Ia melonjak kegirangan, kesenangannya menggambar akhirnya bisa dinikmati orang banyak. Didin pun semakin tekun menggambar.
Suatu hari, Didin membuat sketsa situasi pesisir atau pantai. Ia menggambar dengan semangat hingga sketsa itu rampung dengan cepat. Kemudian, dengan penuh harapan ia kirimkan sketsa itu ke “PR”. Tapi, sketsa pantainya tak kunjung dimuat. Didin tak putus asa, Ia ulangi sketsa pantai itu, ia kirimkan lagi. Ironisnya, sketsa itu pun tak kunjung dimuat. Didin pun mengulanginya hingga sketsa pantai ke-60. Sketsa ke-60 itulah yang akhirnya berhasil dimuat di “PR”.
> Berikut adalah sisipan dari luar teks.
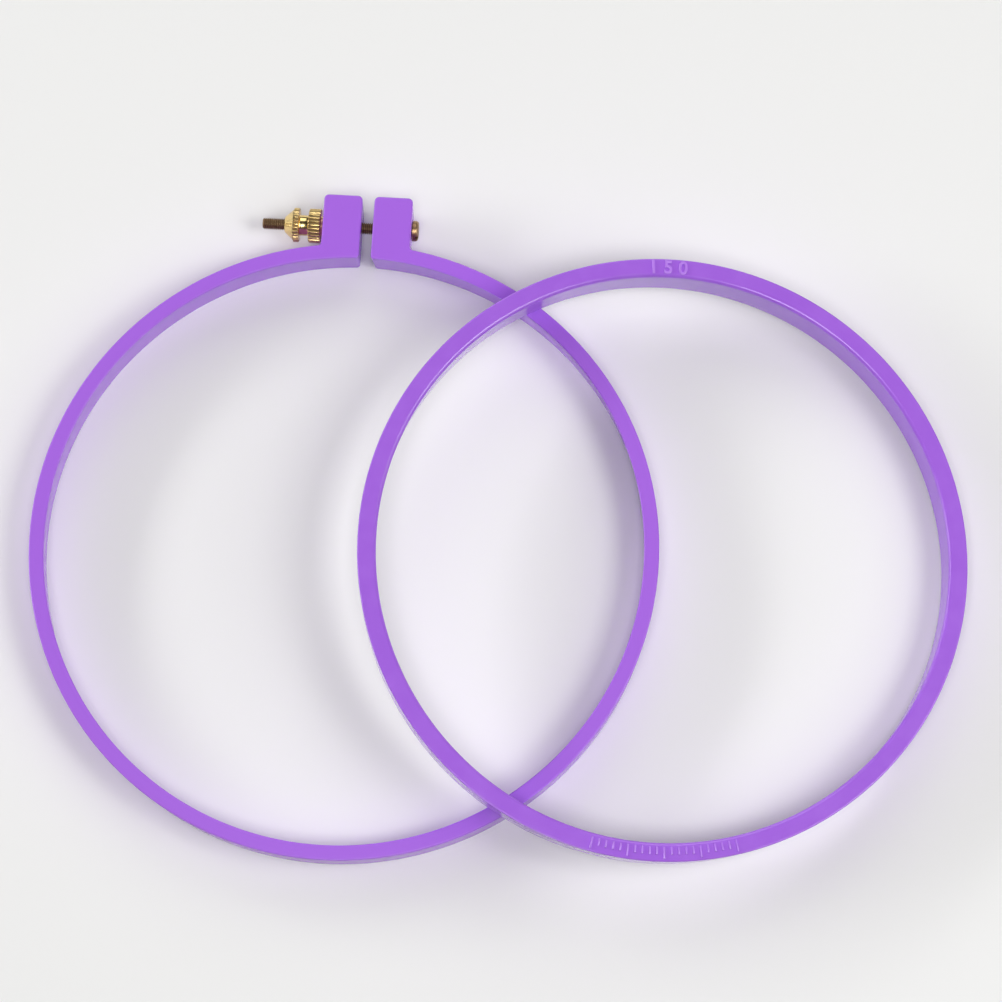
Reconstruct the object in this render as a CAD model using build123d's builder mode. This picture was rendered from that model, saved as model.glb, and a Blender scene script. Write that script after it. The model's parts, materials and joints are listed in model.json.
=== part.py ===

Didin terus berkreasi, gambar yang ia buat di “PR” Lembaran Minggu itu tidak hanya gambar sketsa. Didin mencoba gambar cerpen dan gambar ilustrasi cerita bersambung yang muncul setiap hari di halaman terakhir “PR”.
Dari honor menggambar itulah, biaya SMA Didin dapat terpenuhi. Setelah lulus SMA, Didin duduk di bangku kuliah di ITB. Itupun dari honor menggambar. Hingga pada tahun 1969 ia keluar dari ITB karena kesulitan membayar biaya kuliah.
Beban ekonomi tak menyurutkan semangat Didin menggambar. Di balik keterpurukannya, Didin memperluas media tempat menyalurkan gambarnya. Ia mencoba di berbagai surat kabar dan majalah nasional. Berkat ketekunan dan kerja keras, gambarnya terpampang di beberapa media diantaranya, “Merdeka”, “Duta Masyarakat”, “Pemuda”, “Gelora Indonesia”, “Varia”, “Selecta”, “Karya”, “Berdikari”, “Kujang”, “Mandala”, “Gondewa”, “Galura”, “Mangle”, “Langensari”, “Campaka”, “Kancil” (majalah anak-anak), “Sunda”, “Harapan” (Koran Kodam VI Siliwangi) dll.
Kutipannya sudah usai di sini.